Mis queridos hermanos y amigos:
El Señor nos va a nacer. De nuevo celebraremos el cumplimiento de lo que preveía el profeta como el momento y el modo de la «salvación» para Israel. Así se expresaba Isaías: «Porque un Niño nos ha nacido, un hijo se nos ha dado: lleva a hombros el principado, y es su nombre: Maravilla de Consejero, Dios guerrero, Padre perpetuo, Príncipe de la paz». En Belén de Judá, nos ha nacido y continua naciendo ese Niño. Su Madre, la Virgen María, esposa de José, «lo envolvió en pañales y lo acostó en un pesebre».
La visión de Isaías se había quedado irremisiblemente corta en el fondo y en la forma, en comparación con lo que iba a suceder y con lo que de hecho sucedió. El que nacía era el mismo Hijo único de Dios que había tomado carne en el seno virginal de la humilde Doncella de Nazaret. Las circunstancias que rodearon el Nacimiento fueron ciertamente de extraordinaria pobreza y sencillez, pero su significado real desbordaba todas las expectativas del hombre de cara a su futuro, abriéndolo desde lo más hondo de su humanidad, frágil y pecadora, a la Gloria de Dios. La alabanza de los Angeles en aquella noche santa de Belén lo pusieron bella e insuperablemente de manifiesto: «¡Gloria a Dios en el Cielo –cantaban– y en la tierra paz a los hombres que ama el Señor!» Efectivamente con el nacimiento de aquel Niño, el Niño Jesús, se abría en la entraña misma de la historia humana el tiempo de la Gloria de Dios y de la Paz para el hombre, plena, definitiva, eterna. Por aquel Niño el hombre va encontrar la senda de su reconciliación con Dios y con sus hermanos de su reconstrucción interior, y de la victoria sobreabundante sobre el pecado, el odio y la muerte: por la luz del amor del Padre que El revelaba, transmitía y comunicaría en el Espíritu Santo.
La Navidad de 1998 es de nuevo la presencia viva y actualizada de ese Niño recién nacido, que nos trae la Paz que se funda en la gloria de Dios. Es una oferta de gracia y amor que Dios nos hace en su Hijo a todos los hombres y a todos los pueblos de esta hora de la historia, una vez más rota y estremecida por la guerra.

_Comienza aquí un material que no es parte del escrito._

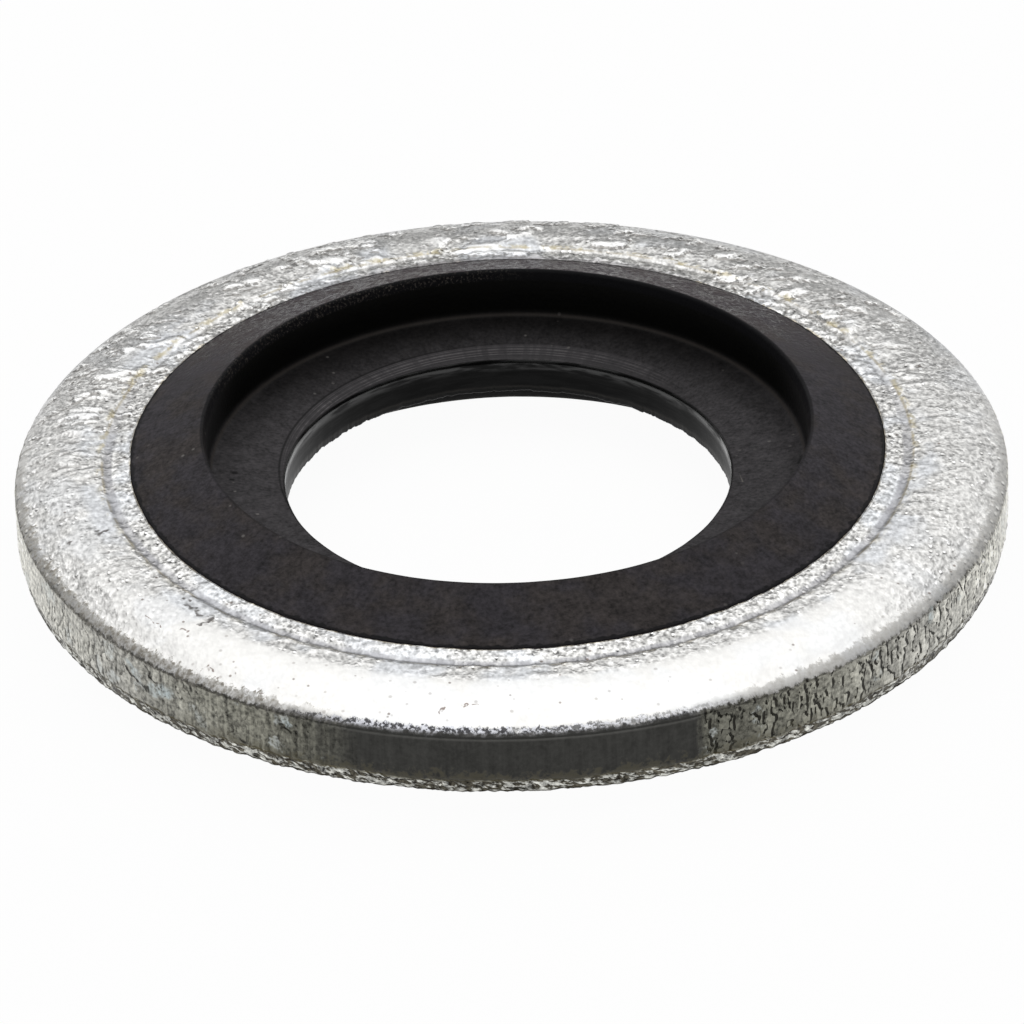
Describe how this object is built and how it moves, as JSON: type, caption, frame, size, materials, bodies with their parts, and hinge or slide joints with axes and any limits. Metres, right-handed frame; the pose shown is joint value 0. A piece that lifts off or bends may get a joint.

Es difícil imaginar un rechazo más duro a la Paz de Belén que el que se produce cuando se hacen hablar las armas de la guerra en las relaciones entre los hombres y los pueblos. Es lo que estamos viendo estos días con el ataque que sufre el pueblo iraquí en la durísima y crudelísima acción bélica anglonorteamericana desplegada por sorpresa las últimas jornadas. ¿Es posible que naciones y hombres de gobierno, de raíces cristianas, no sepan todavía de otros argumentos para resolver los problemas internacionales que los de las bombas y los misiles? No, no se nos puede hacer creer una y otra vez que se han agotado los recursos de la noble diplomacia y del diálogo para solucionar este conflicto y que sean precisamente los países más poderosos de la tierra los que afirman que no les queda otra alternativa para resolverlo que la de las armas. ¡Malas soluciones las que se imponen con la fuerza del poder y de la acción violenta! Resultan casi siempre siembras de futuros odios, semilla de contiendas interminables, origen de dolor y muerte para los más inocentes. Los rostros de los niños de las ciudades y campos del Irak bombardeado reflejan, como en un reproche infinito, la mirada del Niño de Belén, de Jesús, el que nos nació y va a nacer por nosotros y para nuestra salvación, a fin de conseguirnos la paz verdadera, la que dura sin fin.
Porque sólo hay un camino, que no engaña, para devolver un mínimo de paz a los que están padeciendo la agresión de la guerra, un camino siempre seguro e imprescindible: el que se emprende en dirección a Belén con el corazón contrito y humillado por nuestros pecados, con la conciencia abierta a la gracia y al mandamiento de Dios, con el deseo de encontrarse con el Niño, con María y José, sus padres, para aprender a decirle con ellos: convierte los corazones de tus hijos a la Gloria de Dios, danos la Paz. ¡Que cesen de inmediato los bombardeos y ataques aéreos al Irak! ¡Que la comunidad internacional deje de asistir más o menos impasible a la tragedia de un pueblo que necesita desde hace muchos años recobrar la posibilidad de vivir libre de las amenazas que impiden su desarrollo en paz y libertad!
¡Muy feliz Navidad para todas las familias y fieles de nuestra muy querida Archidiócesis de Madrid! ¡La Gloria y la Paz de Jesús para la ciudad de Madrid y todos los madrileños!